Onde gravaram e como decorreu todo o processo?
Voltámos a utilizar os The
Pentagon Audio Manufacturers do Fernando Matias!!! Já lá tínhamos
estado a registar o nosso disco anterior e voltar a trabalhar com o Fernando
novamente era algo muito importante para nós, pois, no que toca ao trabalho do
fazer acontecer em termos sonoros aquilo que é a nossa visão e proposta musical
o Fernando é essencial. Foi uma gravação que se iniciou de forma descontraída e
muito fluída até que começaram a surgir os problemas com a saída de um elemento
da banda a meio do processo!!! Isso desnorteou o nosso trabalho e tivemos
momentos complicados e difíceis até que a cena voltou a ganhar forma e aí o
Fernando foi muito importante, não só como excelente profissional na sua área,
mas, também como pessoa e amigo!!! É um tipo com uma paciência descomunal,
especialmente, para me aturar a mim, que sou muito chato com determinadas
questões em estúdio (risos)!!! No final, acabou por correr tudo bem e estamos
satisfeitos com o resultado final do trabalho.

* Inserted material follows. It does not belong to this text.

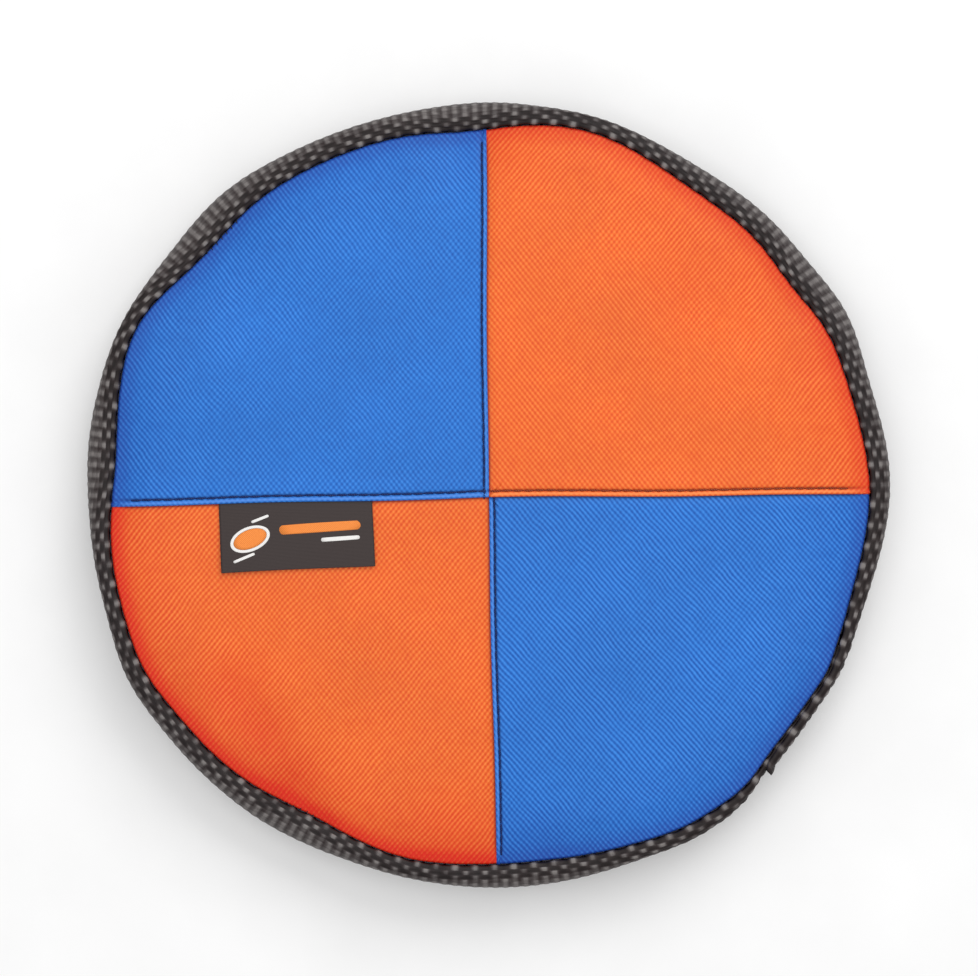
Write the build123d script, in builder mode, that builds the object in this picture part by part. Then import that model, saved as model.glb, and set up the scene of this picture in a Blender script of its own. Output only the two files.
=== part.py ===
from build123d import *
from math import asin, cos, degrees, pi, radians, sin, sqrt
import os

# Soft flying disc: four sewn fabric panels over a padding sheet and a lining, in a rim of webbing.
#
# The disc lies as on the ground, rim down and panels up. The origin is in the middle of the disc,
# at the height of the webbing's lower edge. +Z is up, +X is right and +Y is rear, so that the
# rear left and front right panels are blue and the other two are orange.
# Webbing, padding and lining run right round the disc in life. Here they are divided at x = 0,
# the fold line, so that the right half can swing up and over the left one.

# Driving dimensions, in millimetres and degrees
OUTER_DIAMETER = 240.0  # over the webbing
WEBBING_WIDTH = 25.0  # standard strap
WEBBING_THICKNESS = 1.5
SHOULDER_RADIUS = 6.4  # outside of the webbing's rolled upper edge
FABRIC_THICKNESS = 0.6  # coated panel fabric
PADDING_THICKNESS = 2.4
PADDING_INSET = 1.0  # the padding stops this far inside the lining's edge
LINING_THICKNESS = 0.5
CROWN_RISE = 2.5  # the dome's crown above its edge
EDGE_DROP = 0.5  # the panels' edge below the webbing's top
ALLOWANCE_DEPTH = 6.0  # fabric turned down inside the webbing
EDGE_GAP = 0.4  # between the turned-down fabric and the webbing
LAYER_GAP = 0.05  # between layers that lie on each other
FOLD_GAP = 0.3  # between the left and right halves
PANEL_CORNER = 1.6  # radius over which a panel turns down

THREAD_WIDTH = 0.5
THREAD_HEIGHT = 0.3
CROSS_STITCH_OFFSET = 1.9  # topstitching behind the left-right seam
SPINE_STITCH_OFFSET = 1.45  # topstitching beside the front-back seam
STITCH_END = 110.0  # topstitching ends this far from the middle
OVERLOCK_HEIGHT = 0.5  # thread over the raw edges of the allowance

JOIN_START = -43.0  # the webbing's outer end is cut here
JOIN_END = -23.0  # and laps over its inner end up to here
JOIN_BARS = (-39.5, -37.5, -28.5, -26.5)
JOIN_BAR_WIDTH = 0.9
JOIN_BAR_HEIGHT = 13.0
JOIN_BAR_MARGIN = 1.5  # above the webbing's lower edge

LABEL_WIDTH = 46.0  # woven tag, folded double at its free end
LABEL_LENGTH = 20.4
LABEL_THICKNESS = 1.0
LABEL_MIDDLE = -57.0  # the tag's middle along the left-right seam
LABEL_SEAM = -2.6  # the tag leaves the seam here
LABEL_CLEARANCE = 0.3
LABEL_FOLD_RADIUS = 0.45

LEFT, RIGHT = -1, 1
FRONT, REAR = -1, 1

# Sizes that follow from them
OUTER_RADIUS = OUTER_DIAMETER / 2
SHOULDER_CENTRE = OUTER_RADIUS - SHOULDER_RADIUS
WALL_HEIGHT = WEBBING_WIDTH - pi / 2 * (SHOULDER_RADIUS - WEBBING_THICKNESS / 2)
RIM_HEIGHT = WALL_HEIGHT + SHOULDER_RADIUS
PANEL_RADIUS = SHOULDER_CENTRE - EDGE_GAP
LINING_RADIUS = PANEL_RADIUS - FABRIC_THICKNESS - LAYER_GAP
PADDING_RADIUS = LINING_RADIUS - PADDING_INSET
CROWN = RIM_HEIGHT - EDGE_DROP + CROWN_RISE
SPHERE_RADIUS = (PANEL_RADIUS**2 + CROWN_RISE**2) / (2 * CROWN_RISE)
ALLOWANCE_END = CROWN - CROWN_RISE - ALLOWANCE_DEPTH
PADDING_DEPTH = FABRIC_THICKNESS + LAYER_GAP
LINING_DEPTH = PADDING_DEPTH + PADDING_THICKNESS + LAYER_GAP
LAP_WALL = OUTER_RADIUS + WEBBING_THICKNESS  # outer face of the lapped end
LAP_SWEEP = (WEBBING_WIDTH - WALL_HEIGHT) / (SHOULDER_RADIUS + WEBBING_THICKNESS / 2)
LABEL_SLOPE = -LABEL_MIDDLE / SPHERE_RADIUS
ENOUGH = 2 * OUTER_DIAMETER  # longer than anything it has to cut


def dome(radius, depth=0.0):
    """Height of the surface that lies `depth` below the panels' top, at a distance from the axis."""
    return CROWN - depth - SPHERE_RADIUS + sqrt(SPHERE_RADIUS**2 - radius**2)


def radial_plane(angle):
    """Upright plane through the disc's axis: local x points outwards and local y up."""
    turn = radians(angle)
    return Plane(origin=(0, 0, 0), x_dir=(cos(turn), sin(turn), 0), z_dir=(sin(turn), -cos(turn), 0))


def dome_arc(inner, outer, depth):
    """Arc of the domed surface in an upright plane, between two distances from the axis."""
    middle = (inner + outer) / 2
    ends = ((inner, dome(inner, depth)), (outer, dome(outer, depth)))
    return ThreePointArc(ends[0], (middle, dome(middle, depth)), ends[1])


def flat_layer(depth, thickness, outer):
    """Half section of a domed layer that ends in a plain edge."""
    with BuildSketch(Plane.XZ) as section:
        with BuildLine():
            dome_arc(0, outer, depth)
            Line((outer, dome(outer, depth)), (outer, dome(outer, depth + thickness)))
            dome_arc(0, outer, depth + thickness)
            Line((0, dome(0, depth + thickness)), (0, dome(0, depth)))
        make_face()
    return section.sketch


def turned_down_edge(outer, depth, corner):
    """Arc that turns the dome down into an upright edge, and the dome's arc that leads to it."""
    lean = asin((outer - corner) / (SPHERE_RADIUS - corner))
    start = SPHERE_RADIUS * sin(lean)
    drop = corner * cos(lean)
    turn = CenterArc((outer - corner, dome(start, depth) - drop), corner, 0, 90 - degrees(lean))
    dome_arc(0, start, depth)
    return turn


def turned_down_layer(depth, thickness, outer, corner):
    """Half section of a domed layer whose edge is turned down as a seam allowance."""
    inner = outer - thickness
    with BuildSketch(Plane.XZ) as section:
        with BuildLine():
            outside = turned_down_edge(outer, depth, corner)
            Line(outside @ 0, (outer, ALLOWANCE_END))
            Line((outer, ALLOWANCE_END), (inner, ALLOWANCE_END))
            inside = turned_down_edge(inner, depth + thickness, corner - thickness)
            Line(inside @ 0, (inner, ALLOWANCE_END))
            Line((0, dome(0, depth + thickness)), (0, dome(0, depth)))
        make_face()
    return section.sketch


def webbing_section(plane, wall, sweep):
    """Section of the webbing: upright wall with its outer face at `wall`, rolled inwards above."""
    roll = wall - SHOULDER_CENTRE
    bore = roll - WEBBING_THICKNESS
    turn = degrees(sweep)
    with BuildSketch(plane) as section:
        with BuildLine():
            Line((wall, 0), (wall, WALL_HEIGHT))
            outside = CenterArc((SHOULDER_CENTRE, WALL_HEIGHT), roll, 0, turn)
            inside = CenterArc((SHOULDER_CENTRE, WALL_HEIGHT), bore, 0, turn)
            Line(outside @ 1, inside @ 1)
            Line((wall - WEBBING_THICKNESS, WALL_HEIGHT), (wall - WEBBING_THICKNESS, 0))
            Line((wall - WEBBING_THICKNESS, 0), (wall, 0))
        make_face()
    return section.sketch


def block(plane, inner, outer, low, high):
    """Rectangular section between two distances from the axis and two heights."""
    with BuildSketch(plane) as section:
        with BuildLine():
            Polyline((inner, low), (outer, low), (outer, high), (inner, high), close=True)
        make_face()
    return section.sketch


def keep_half(side):
    """Cuts the part being built back to one side of the fold line."""
    fold = Plane(origin=(side * FOLD_GAP / 2, 0, 0), x_dir=(0, 1, 0), z_dir=(side, 0, 0))
    split(bisect_by=fold, keep=Keep.TOP)


def keep_end(end):
    """Cuts the part being built back to the front or the rear of the left-right seam."""
    seam = Plane(origin=(0, 0, 0), x_dir=(1, 0, 0), z_dir=(0, end, 0))
    split(bisect_by=seam, keep=Keep.TOP)


def keep_strip(start, end):
    """Cuts the part being built back to a thread's width between two points of the plan."""
    along = Vector(*end) - Vector(*start)
    turn = degrees(pi / 2) if abs(along.Y) > abs(along.X) else 0
    middle = (Vector(*start) + Vector(*end)) / 2
    with BuildSketch() as strip:
        with Locations((middle.X, middle.Y)):
            Rectangle(along.length, THREAD_WIDTH, rotation=turn)
    extrude(strip.sketch, amount=ENOUGH, mode=Mode.INTERSECT)


def save(builder, name):
    builder.part.label = name
    export_step(builder.part, f"parts/{name}.step")


os.makedirs("parts", exist_ok=True)

# Top panels: a quadrant each, meeting at the cross seams
for name, side, end in (
    ("panel_blue_left", LEFT, REAR),
    ("panel_orange_left", LEFT, FRONT),
    ("panel_orange_right", RIGHT, REAR),
    ("panel_blue_right", RIGHT, FRONT),
):
    with BuildPart() as panel:
        revolve(turned_down_layer(0, FABRIC_THICKNESS, PANEL_RADIUS, PANEL_CORNER), axis=Axis.Z)
        keep_half(side)
        keep_end(end)
    save(panel, name)

# Layers and threads that the fold line divides in two
topstitch_layer = flat_layer(-LAYER_GAP - THREAD_HEIGHT, THREAD_HEIGHT, PANEL_RADIUS - PANEL_CORNER)
for half, side in (("left", LEFT), ("right", RIGHT)):
    with BuildPart() as padding:
        revolve(flat_layer(PADDING_DEPTH, PADDING_THICKNESS, PADDING_RADIUS), axis=Axis.Z)
        keep_half(side)
    save(padding, f"padding_{half}")

    with BuildPart() as lining:
        revolve(flat_layer(LINING_DEPTH, LINING_THICKNESS, LINING_RADIUS), axis=Axis.Z)
        keep_half(side)
    save(lining, f"lining_{half}")

    # Sews the webbing's upper edge to the panels, down in the valley between them
    with BuildPart() as rim_seam:
        top = RIM_HEIGHT - WEBBING_THICKNESS + THREAD_HEIGHT
        thread = block(
            Plane.XZ,
            PANEL_RADIUS + LAYER_GAP,
            SHOULDER_CENTRE - LAYER_GAP,
            top - THREAD_WIDTH,
            top,
        )
        revolve(thread, axis=Axis.Z)
        keep_half(side)
    save(rim_seam, f"rim_seam_thread_{half}")

    # Binds the panels' raw edges
    with BuildPart() as overlock:
        low = ALLOWANCE_END - LAYER_GAP - OVERLOCK_HEIGHT
        thread = block(
            Plane.XZ,
            LINING_RADIUS - LINING_THICKNESS,
            PANEL_RADIUS,
            low,
            low + OVERLOCK_HEIGHT,
        )
        revolve(thread, axis=Axis.Z)
        keep_half(side)
    save(overlock, f"allowance_overlock_{half}")

    with BuildPart() as cross_seam:
        revolve(topstitch_layer, axis=Axis.Z)
        keep_strip((side * FOLD_GAP, CROSS_STITCH_OFFSET), (side * STITCH_END, CROSS_STITCH_OFFSET))
    save(cross_seam, f"cross_seam_thread_{half}")

# Front-back topstitching: on the left half behind the left-right seam, on the right half before it
for name, side, end in (("rear", LEFT, REAR), ("front", RIGHT, FRONT)):
    with BuildPart() as spine_seam:
        revolve(topstitch_layer, axis=Axis.Z)
        start = end * (CROSS_STITCH_OFFSET + THREAD_WIDTH)
        x = side * SPINE_STITCH_OFFSET
        keep_strip((x, start), (x, end * STITCH_END))
    save(spine_seam, f"spine_seam_thread_{name}")

# Rim webbing: one strap in life, sewn up by its rolled edge and lapped over itself at the join
with BuildPart() as webbing_left:
    revolve(webbing_section(Plane.XZ, OUTER_RADIUS, pi / 2), axis=Axis.Z)
    keep_half(LEFT)
save(webbing_left, "rim_webbing_left")

with BuildPart() as webbing_right:
    revolve(webbing_section(Plane.XZ, OUTER_RADIUS, pi / 2), axis=Axis.Z)
    keep_half(RIGHT)
    lap = webbing_section(radial_plane(JOIN_START), LAP_WALL, LAP_SWEEP)
    revolve(lap, axis=Axis.Z, revolution_arc=JOIN_END - JOIN_START)
save(webbing_right, "rim_webbing_right")

# Bar tacks through the lapped ends
with BuildPart() as join_stitches:
    for angle in JOIN_BARS:
        bar = block(
            radial_plane(angle),
            LAP_WALL + LAYER_GAP,
            LAP_WALL + LAYER_GAP + THREAD_HEIGHT,
            JOIN_BAR_MARGIN,
            JOIN_BAR_MARGIN + JOIN_BAR_HEIGHT,
        )
        revolve(bar, axis=Axis.Z, revolution_arc=degrees(JOIN_BAR_WIDTH / LAP_WALL))
save(join_stitches, "webbing_join_stitches")

# Woven label: held by its rear edge in the left-right seam, free elsewhere, and tilted with the dome
label_plane = Plane(
    origin=(LABEL_MIDDLE, LABEL_SEAM, dome(LABEL_MIDDLE) + LABEL_CLEARANCE),
    x_dir=(1, 0, LABEL_SLOPE),
    z_dir=(-LABEL_SLOPE, 0, 1),
)
with BuildPart() as tag:
    with BuildSketch(label_plane):
        Rectangle(LABEL_WIDTH, LABEL_LENGTH, align=(Align.CENTER, Align.MAX))
    extrude(amount=LABEL_THICKNESS)
    hem = tag.faces().sort_by(Axis.Y)[0].edges().filter_by(Axis.Z, reverse=True)
    fillet([edge for edge in hem if edge.length > LABEL_WIDTH / 2], LABEL_FOLD_RADIUS)
save(tag, "label")
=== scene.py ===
import math

import bpy
import numpy as np
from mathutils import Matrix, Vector


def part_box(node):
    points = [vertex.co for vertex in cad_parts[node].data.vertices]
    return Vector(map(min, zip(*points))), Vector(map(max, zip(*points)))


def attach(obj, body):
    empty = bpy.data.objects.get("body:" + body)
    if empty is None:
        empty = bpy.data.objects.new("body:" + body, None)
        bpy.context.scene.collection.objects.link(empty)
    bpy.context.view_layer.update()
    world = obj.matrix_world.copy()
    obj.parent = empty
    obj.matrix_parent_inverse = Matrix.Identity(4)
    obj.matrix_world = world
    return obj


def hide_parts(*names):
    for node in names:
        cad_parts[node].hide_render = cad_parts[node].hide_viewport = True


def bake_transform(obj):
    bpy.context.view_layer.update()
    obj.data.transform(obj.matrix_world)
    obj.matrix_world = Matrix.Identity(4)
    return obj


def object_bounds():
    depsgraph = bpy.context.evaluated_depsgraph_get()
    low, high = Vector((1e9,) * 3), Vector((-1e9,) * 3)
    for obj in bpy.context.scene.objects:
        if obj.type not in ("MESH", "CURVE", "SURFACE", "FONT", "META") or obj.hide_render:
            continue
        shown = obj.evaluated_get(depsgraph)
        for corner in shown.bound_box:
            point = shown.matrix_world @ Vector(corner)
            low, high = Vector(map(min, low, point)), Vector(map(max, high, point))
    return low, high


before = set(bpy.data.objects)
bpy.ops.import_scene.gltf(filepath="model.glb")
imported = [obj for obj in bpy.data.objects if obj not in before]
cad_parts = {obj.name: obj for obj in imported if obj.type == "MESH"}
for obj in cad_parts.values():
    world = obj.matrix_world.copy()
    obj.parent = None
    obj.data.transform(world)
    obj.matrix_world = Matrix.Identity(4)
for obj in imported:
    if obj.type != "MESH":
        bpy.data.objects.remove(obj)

# Soft flying disc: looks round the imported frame.
#
# Everything is in metres, in the frame of the CAD model: the disc lies on its rim with +Z up,
# +X to the right and +Y to the rear. Most sizes below are given in millimetres times MM.
# Four panels meet at the cross seams and go down into a valley inside the rim, where a strap of
# webbing stands on its lower edge and rolls inwards over its upper one.

CAD_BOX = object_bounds()
MM = 0.001
FULL_TURN = 2 * math.pi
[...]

Há previsões para uma tour de promoção deste álbum?
O disco saiu a 1 de novembro
e desde aí temo-nos mantido ocupados!!! Tivemos datas imediatas e nos meses
seguintes, por isso, acho que nesse aspeto de promoção a coisa está a correr
melhor do que era esperado. Ainda estamos a trabalhar em mais uma ou outra
apresentação ao vivo que anunciaremos assim que se confirme.
Obrigado. Querem acrescentar mais alguma coisa?
O nosso agradecimento à Via
Nocturna pela oportunidade e pelo apoio. Bem hajam!!!